O Sr. Presidente: - Tem a palavra o Sr. Deputado Jorge Lacão.

O Sr. Jorge Lacão (PS): - Pensava eu que a componente militar da defesa nacional - e que isso já estivesse totalmente adquirido, em termos tanto de letra constitucional como de espírito constitucional - significasse que as Forças Armadas, à excepção única dos regimes do estado de sítio e de emergência, ou para meros efeitos de protecção civil, não teriam qualquer outra função no domínio da segurança interna.

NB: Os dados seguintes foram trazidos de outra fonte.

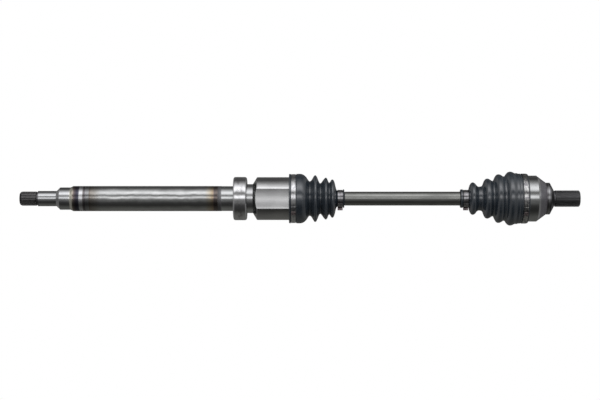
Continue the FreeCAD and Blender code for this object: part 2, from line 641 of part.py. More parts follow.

Acabo de ouvir dizer ao Sr. Deputado Pais de Sousa que os tribunais militares, designadamente, poderiam conhecer no seu foro determinado tipo de crimes dolosos, designadamente aqueles que resultassem, pela sua especial perigosidade, na afectação da segurança do Estado, Isso significava revocacionar as Forças Armadas para os problemas da segurança interna e quero dizer ao Sr. Deputado Pais de Sousa que, ou ele não terá reflectido suficientemente sobre as implicações do que acabou de referir, ou é uma contradição a conclusão que estabeleceu relativamente aos pressupostos iniciais da sua própria argumentação.

O que fará sentido é procurar circunscrever a natureza dos crimes militares, por forma que, justamente, não caiba no foro militar tudo aquilo que tiver a ver com o julgamento de ilícitos, tenham a natureza que tiverem, desde que a afectação da segurança do Estado se relacione com a segurança interna e não com segurança ou agressão externas. Ora essa destrinça, que me parece essencial, não foi feita pelo Sr. Deputado Pais de Sousa, e daí que poderíamos reintroduzir pela janela aquilo que - pensava eu - já teríamos lançado definitivamente pela porta, ou seja, a possibilidade institucional de as Forças Armadas terem intervenção no domínio da segurança interna.

O Sr. Presidente: - Tem a palavra o Sr. Deputado Pais de Sousa.

O Sr. Pais de Sousa (PSD): - Sr. Presidente, queria apenas dizer o seguinte: o debate situa-se num plano meramente teórico e formal e, consequentemente, tudo dependerá do legislador ordinário. A questão que o Sr. Deputado me colocou - se de questão se tratou - não foi formulada no condicional, por acaso...

O Sr. Jorge Lacão (PS): - Mas, Sr. Deputado, a questão ainda se torna mais grave, uma vez que o Sr. Deputado, em resposta, me vem dizer que tudo dependerá da legislação ordinária. Então o Sr. Deputado admite que fique no domínio do legislador ordinário, numa lei que, ainda por cima, nem sequer teria qualquer estatuto reforçado, a possibilidade de revocacionar o papel das Forças Armadas não para a defesa militar da República, mas para garantir a segurança interna? É isso que o Sr. Deputado Pais de Sousa está a admitir como uma prerrogativa do legislador ordinário? Era bom que isso ficasse clarificado.